• **Problem**
Find all the lines with "before" and gather them.

• **Material for this task**
+++++
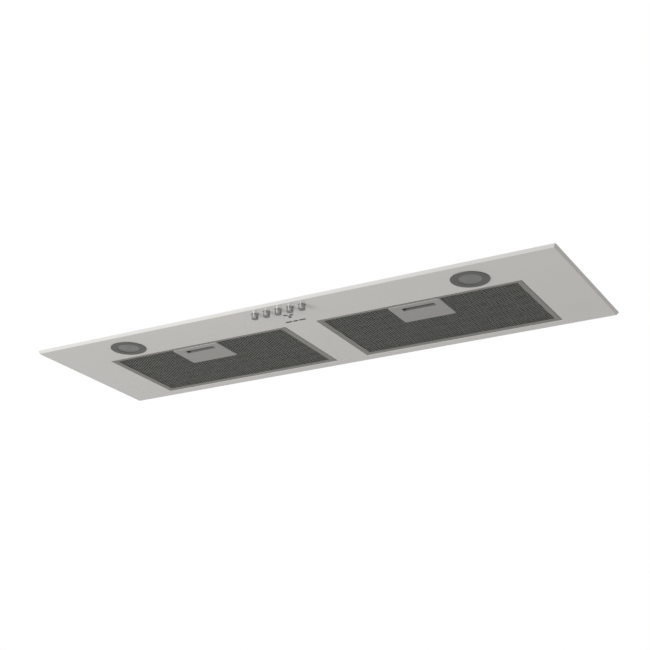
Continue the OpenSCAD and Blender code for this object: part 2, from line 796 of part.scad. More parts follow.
// Frosted glass
module lamp_lens(s) {
    color([0.8, 0.82, 0.84, 0.6]) translate([s * lamp_x, lamp_cy, face_z - 0.2])
        cylinder(r = lens_d / 2 + 0.2, h = 2);
}

// Pressed can behind the glass, tapered to clear the raked top
module lamp_can(s) {
    z0 = face_back + 1.05;
    color(alu) translate([s * lamp_x, lamp_cy, 0]) rotate_extrude($fn = 96) polygon([
        [can_r - 8, z0], [can_r, z0], [can_r, can_knee], [can_end_r, can_top], [0, can_top],
        [0, can_top - 1], [can_end_r - 0.4, can_top - 1], [can_r - 1, can_knee - 0.5],
        [can_r - 1, z0 + 1], [can_r - 8, z0 + 1]
    ]);
}

// Bulb and its holder
module lamp_bulb(s) {
    color([0.95, 0.93, 0.85]) translate([s * lamp_x, lamp_cy, 0]) {
        translate([0, 0, can_top - 5]) cylinder(r = 7, h = 3.95);
        translate([0, 0, can_top - 8]) cylinder(r = 5, h = 3.01);
    }
}

// ---- Filters ----------------------------------------------------------------------------

// Folded channel round the mesh, with a pivot peg at each rear corner
module filter_frame(s) {
    wx = filter_w / 2;
    color(alu) translate([s * open_x, 0, 0]) {
        difference() {
            block([-wx, filter_y0, filter_z], [wx, filter_y1, filter_z + frame_h]);
            block([-mesh_w / 2, mesh_y0, filter_z - 1], [mesh_w / 2, mesh_y1, filter_z + frame_h + 1]);
            block([-wx + frame_t, filter_y0 + frame_t, filter_z + frame_t],
                  [wx - frame_t, filter_y1 - frame_t, filter_z + frame_h - frame_t]);
            block([latch_dx - bolt_w / 2 - bolt_gap, filter_y0 - 1, slider_top - 0.4],
                  [latch_dx + bolt_w / 2 + bolt_gap, mesh_y0 + 1, slider_top + bolt_t + 0.4]);
        }
        for (t = [-1, 1]) translate([t > 0 ? wx - 0.5 : -wx - peg_l, pivot_y, pivot_z]) rotate([0, 90, 0])
            cylinder(r = peg_r, h = peg_l + 0.5);
    }
}

// Front sheet of expanded mesh, held in the channel of the frame
module filter_mesh(s) {
    wx = filter_w / 2 - frame_t - 0.2;
    color([0.32, 0.32, 0.3]) translate([s * open_x, 0, 0]) difference() {
        block([-wx, filter_y0 + frame_t + 0.2, mesh_z], [wx, filter_y1 - frame_t - 0.2, mesh_z + mesh_t]);
        block([latch_dx - latch_w / 2 - 0.2, filter_y0, mesh_z - 1],
              [latch_dx + latch_w / 2 + 0.2, latch_y0 + latch_d + 0.2, mesh_z + 2]);
    }
}

// Four thin inner layers and the rear sheet
module filter_layers(s) {
    wx = filter_w / 2 - frame_t - 0.2;
    z0 = latch_back + 1;
    color([0.45, 0.45, 0.43]) translate([s * open_x, 0, 0]) for (i = [0:layer_n - 1]) difference() {
        t = i == layer_n - 1 ? mesh_t : layer_t;
        block([-wx, filter_y0 + frame_t + 0.2, z0 + i * layer_step],
              [wx, filter_y1 - frame_t - 0.2, z0 + i * layer_step + t]);
        block([latch_dx - well_w / 2 - 2, filter_y0, z0 - 1],
              [latch_dx + well_w / 2 + 2, latch_y0 + latch_d + 1, z0 + 20]);
    }
}

// Pressed housing of the latch: front plate with the finger window, and the well behind it
module latch_plate(s) {
    y1 = latch_y0 + latch_d;
    flange_z0 = mesh_z + mesh_t;
    wx = latch_w / 2;
    bx = bolt_w / 2 + bolt_gap;
    color([0.57, 0.57, 0.55]) translate([s * open_x + latch_dx, 0, 0]) difference() {
        union() {
            block([-wx, latch_y0, plate_z], [wx, y1, latch_back + well_t]);
            block([-wx - 3, latch_y0, flange_z0], [wx + 3, y1 + 3, flange_z0 + well_t]);
            block([-well_w / 2 - 1, window_y0 - 1, latch_back], [well_w / 2 + 1, window_y1 + 8, well_top]);
            block([-4.5, window_y1, latch_back], [4.5, spring_y1 + 1, well_top - 1]);
        }
        block([-wx + 1, latch_y0 + 1, plate_z + plate_t], [wx - 1, y1 - 1, latch_back]);
        block([-bx, latch_y0 - 1, plate_z + plate_t], [bx, window_y0 - 3, latch_back + 2]);
        block([-window_w / 2, window_y0, plate_z - 1], [window_w / 2, window_y1, plate_z + 2]);
        block([-well_w / 2, window_y0, latch_back - 1], [well_w / 2, window_y1 + 7, well_top - well_t]);
        block([-3.5, window_y1 - 1, latch_back - 1], [3.5, spring_y1, well_top - 1.8]);
    }
}

// Sliding plate with the finger lip, the tab for the spring and the bolt
module latch_slider(s) {
    wx = 30;
    front = latch_y0 + 1.3;
    bolt_y = window_y0 - latch_travel - 4.4;
    color([0.5, 0.5, 0.48]) translate([s * open_x + latch_dx, 0, 0]) {
        difference() {
            block([-wx, front, slider_z], [wx, slider_y1, slider_top]);
            block([-window_w / 2, window_y0 - latch_travel - 0.2, slider_z - 1],
                  [window_w / 2, lip_y, slider_top + 1]);
        }
        block([-bolt_w / 2, bolt_tip, slider_top], [bolt_w / 2, bolt_y, slider_top + bolt_t]);
        block([-lip_w / 2, lip_y, slider_top - eps], [lip_w / 2, lip_y + slider_t, slider_top + lip_h]);
        block([-3, slider_y1 - slider_t, slider_top - eps], [3, slider_y1, well_top - 2.2]);
    }
}

// Spring between the tab of the slider and the end of its tunnel
module latch_spring(s) {
    start = slider_y1 + 0.1;
    color([0.7, 0.7, 0.7]) translate([s * open_x + latch_dx, start, latch_back + 1.9])
        rotate([-90, 0, 0]) coil(1.5, 0.25, spring_y1 - start - 0.1, 7);
}

// Bearing blocks for the filter pegs, fixed outside the lips of the panel
module filter_sockets() {
    color(dark) for (s = [-1, 1]) for (t = [-1, 1]) {
        lip_x = open_w / 2 + panel_t + 0.05;
        x0 = s * open_x + (t > 0 ? lip_x : -lip_x - 6);
        difference() {
            block([x0, pivot_y - 5, face_back + 0.05], [x0 + 6, pivot_y + 5, pivot_z + 6]);
            translate([x0 - 1, pivot_y, pivot_z]) rotate([0, 90, 0])
                cylinder(r = peg_r + socket_clear, h = 8);
        }
    }
}

face_panel();
chassis();
top_cover();
front_partition();
scroll(-1);  // scroll_left
scroll(1);  // scroll_right
impeller(-1);  // impeller_left
impeller(1);  // impeller_right
motor_can();
motor_end(-1);  // motor_end_left
motor_end(1);  // motor_end_right
stator();
rotor_core();
motor_shaft();
bearings();
motor_bracket();
rubber_mounts();
duct_collar();
damper_flap();
damper_pin();
capacitor();
capacitor_clip();
terminal_box();
terminal_cover();
cable_gland();
button_guide();
switch_housing();
button(1);  // button_1
button(2);  // button_2
button(3);  // button_3
button(4);  // button_4
button(5);  // button_5
button_spring(1);  // button_spring_1
button_spring(2);  // button_spring_2
button_spring(3);  // button_spring_3
button_spring(4);  // button_spring_4
button_spring(5);  // button_spring_5
lamp_bezel(-1);  // lamp_bezel_left
lamp_bezel(1);  // lamp_bezel_right
lamp_lens(-1);  // lamp_lens_left
lamp_lens(1);  // lamp_lens_right
lamp_can(-1);  // lamp_can_left
lamp_can(1);  // lamp_can_right
lamp_bulb(-1);  // lamp_bulb_left
lamp_bulb(1);  // lamp_bulb_right
filter_frame(-1);  // filter_frame_left
filter_frame(1);  // filter_frame_right
filter_mesh(-1);  // filter_mesh_left
filter_mesh(1);  // filter_mesh_right
filter_layers(-1);  // filter_layers_left
filter_layers(1);  // filter_layers_right
latch_plate(-1);  // latch_plate_left
latch_plate(1);  // latch_plate_right
latch_slider(-1);  // latch_slider_left
latch_slider(1);  // latch_slider_right
latch_spring(-1);  // latch_spring_left
latch_spring(1);  // latch_spring_right
filter_sockets();
body_screws();
wiring_harness();
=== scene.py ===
import math

import bmesh
import bpy
from mathutils import Matrix, Vector


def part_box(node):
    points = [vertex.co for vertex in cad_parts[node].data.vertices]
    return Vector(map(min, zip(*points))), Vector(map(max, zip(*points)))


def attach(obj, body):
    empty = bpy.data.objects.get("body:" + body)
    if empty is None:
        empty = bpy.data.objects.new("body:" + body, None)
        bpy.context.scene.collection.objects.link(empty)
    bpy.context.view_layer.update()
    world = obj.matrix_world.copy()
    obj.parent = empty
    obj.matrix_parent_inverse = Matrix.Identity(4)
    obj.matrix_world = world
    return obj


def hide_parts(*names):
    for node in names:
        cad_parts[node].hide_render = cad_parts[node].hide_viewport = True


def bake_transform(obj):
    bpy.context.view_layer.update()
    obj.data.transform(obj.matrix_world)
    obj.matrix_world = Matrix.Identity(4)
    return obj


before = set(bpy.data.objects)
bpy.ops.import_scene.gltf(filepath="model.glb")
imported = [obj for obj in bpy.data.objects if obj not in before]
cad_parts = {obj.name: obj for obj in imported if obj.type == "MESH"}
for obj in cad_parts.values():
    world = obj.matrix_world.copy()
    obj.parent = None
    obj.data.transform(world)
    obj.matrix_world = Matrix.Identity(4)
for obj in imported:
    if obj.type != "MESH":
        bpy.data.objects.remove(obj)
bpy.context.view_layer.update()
MM = 0.001
SIDES = ("left", "right")
# turns that lay the Z axis along another axis
TURN = {"X": Matrix.Rotation(math.pi / 2, 4, "Y"), "Y": Matrix.Rotation(-math.pi / 2, 4, "X"), "Z": Matrix()}


# ---- Places, all worked out from the CAD nodes ------------------------------------------

def box(node):
    """Lowest and highest corner of a CAD node as vectors."""
    lo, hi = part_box(node)
    return Vector(lo), Vector(hi)


def centre(node):
    lo, hi = box(node)
    return (lo + hi) / 2


PANEL_LO, PANEL_HI = box("face_panel")
FACE_Z = PANEL_LO.z         # the panel's flat face
LIP_TOP = PANEL_HI.z        # top of the lips round the filter openings
FRAMES = {side: box("filter_frame_" + side) for side in SIDES}
LAMPS = {side: centre("lamp_bezel_" + side) for side in SIDES}
LATCHES = {side: centre("latch_slider_" + side).x for side in SIDES}
BUTTONS = [centre("button_%d" % i) for i in range(1, 6)]


# ---- Pieces -----------------------------------------------------------------------------

def new_object(name, mesh, body, material, replaces=()):
    """Links a mesh as an object, and as a piece that rides on body where one is given."""
    obj = bpy.data.objects.new(name, mesh)
    bpy.context.scene.collection.objects.link(obj)
    mesh.materials.append(material)
    if body:
        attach(obj, body)
    if replaces:
        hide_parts(*replaces)
    return obj


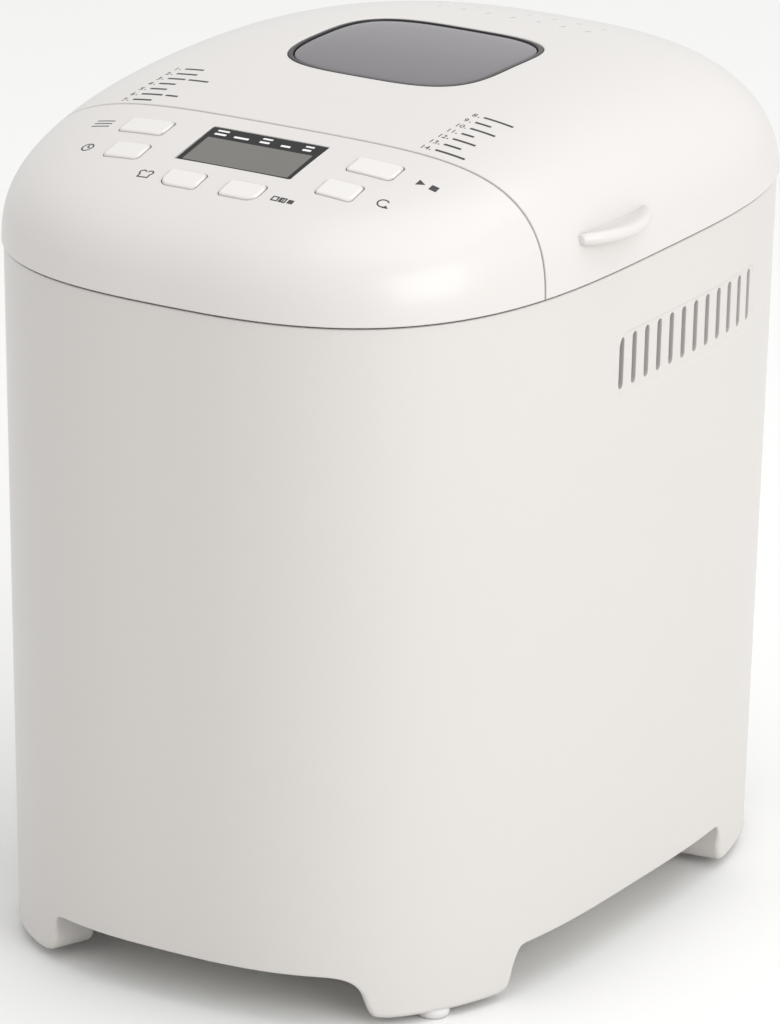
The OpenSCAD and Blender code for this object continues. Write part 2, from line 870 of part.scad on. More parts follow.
module lid_shell() color([0.92, 0.91, 0.89])
    difference() {
        union() {
            difference() {
                dome_solid(0);
                dome_solid(wall);
            }
            intersection() {
                dome_solid(1);
                union() {
                    box(-far, far, split_y, split_y + seam_gap / 2 + wall, 0, far);
                    for (p = boss_places)
                        translate([p[0], p[1], 0])
                            rod(4.5, liner_z + 1.3, far);
                }
            }
            for (s = [0, 1])
                mirror([s, 0, 0])
                    difference() {
                        side_grip();
                        translate([0, 0, -0.01])
                            linear_extrude(far)
                                polygon(plan_outline(half_w - 9, half_d));
                    }
        }
        box(-far, far, -far, split_y + seam_gap / 2, 0, far);
        box(-far, far, -far, far, 0, seam_z + seam_gap);
        box(-hinge_half - 3, hinge_half + 3, hinge_y - 7, far, 0, hinge_z + 6.8);
        window_prism(0.2, 0, far);
        for (y = steam_rows, i = [-3 : 3])
            translate([i * steam_pitch, y, 0])
                rod(1.5, seam_z + 20, far);
        for (p = boss_places)
            translate([p[0], p[1], 0])
                rod(1.55, 0, liner_z + 13);
    }

// The window follows the dome: its frame, glass and gasket lie between surfaces parallel to it.
window_top = dome_z(0, window_mid);

module dome_layer(from, to) {
    difference() {
        dome_solid(from);
        dome_solid(to);
    }
}

module window_frame() color([0.07, 0.07, 0.08])
    difference() {
        union() {
            intersection() {
                window_prism(0, window_top - 17, far);
                dome_solid(0.4);
            }
            window_prism(3, window_top - 8.6, window_top - 6.2);
        }
        difference() {
            window_prism(-2, window_top - 12, far);
            dome_solid(5.4);
        }
        window_prism(-4.5, 0, far);
    }

module lid_window() color([0.35, 0.35, 0.38, 0.45])
    intersection() {
        window_prism(-2.2, window_top - 12, far);
        dome_layer(0.7, 3.7);
    }

module window_gasket() color([0.20, 0.20, 0.21])
    intersection() {
        difference() {
            window_prism(-2.3, window_top - 14, far);
            window_prism(-4.3, 0, far);
        }
        dome_layer(3.8, 5.3);
    }

module lid_liner() color([0.78, 0.79, 0.80])
    difference() {
        translate([0, drive_y, 0]) {
            tray(196, 202, 34, liner_z, 1.2, 12);
            tray(178, 158, 30, liner_z, dish_top - liner_z, 1.2);
            rounded_block(177, 157, 29.5, dish_top - 1.2, 1.2);
            difference() {
                rounded_block(190, 196, 32, liner_z, 1.2);
                rounded_block(177, 157, 29.5, liner_z - 1, 4);
            }
        }
        window_prism(-8, 0, far);
        for (p = boss_places)
            translate([p[0], p[1], 0])
                rod(1.7, 0, liner_z + 5);
    }

module inner_window() color([0.80, 0.84, 0.86, 0.35])
    window_prism(-5, dish_top + 0.05, dish_top + 3);

module lid_screws() color([0.75, 0.75, 0.76])
    for (p = boss_places)
        translate([p[0], p[1], liner_z])
            mirror([0, 0, 1])
                screw(12, 1.5, 3.2, 1.6);

module lid_hinge_arms() color([0.89, 0.88, 0.85])
    for (s = [-1, 1])
        translate([s * (barrel_half + 7), 0, 0])
            difference() {
                union() {
                    translate([0, hinge_y, hinge_z])
                        cross_rod(knuckle_r, -6, 6);
                    box(-6, 6, hinge_y - 50, hinge_y, hinge_z + 1.7, hinge_z + knuckle_r);
                }
                translate([0, hinge_y, hinge_z])
                    cross_rod(pin_r + running_gap, -9, 9);
            }

// ---- bread pan and paddle ----

lug_z = pan_top + 6;
wire_r = 2;
wire_x = pan_w / 2 + 5.5;

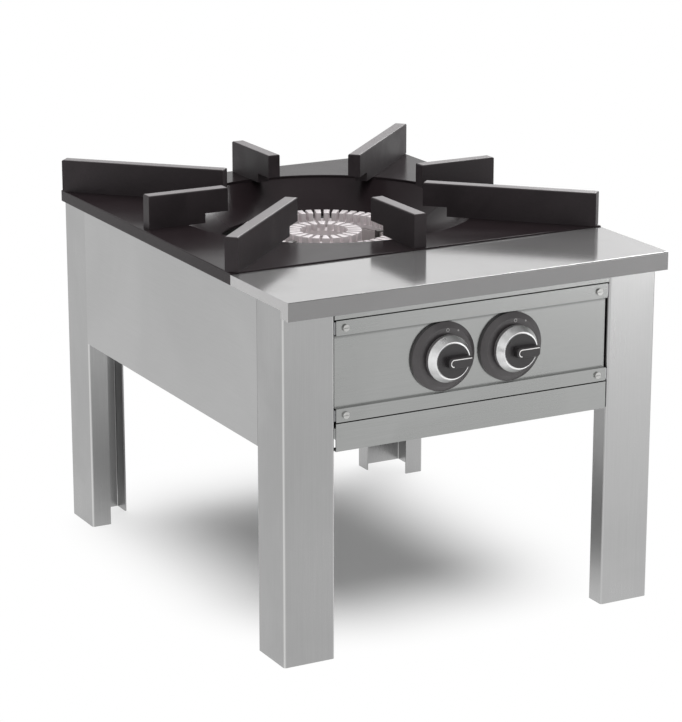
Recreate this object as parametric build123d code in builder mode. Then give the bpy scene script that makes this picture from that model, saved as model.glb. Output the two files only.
+++++
• **Solution for this problem**
before = set(bpy.data.objects)
imported = [obj for obj in bpy.data.objects if obj not in before]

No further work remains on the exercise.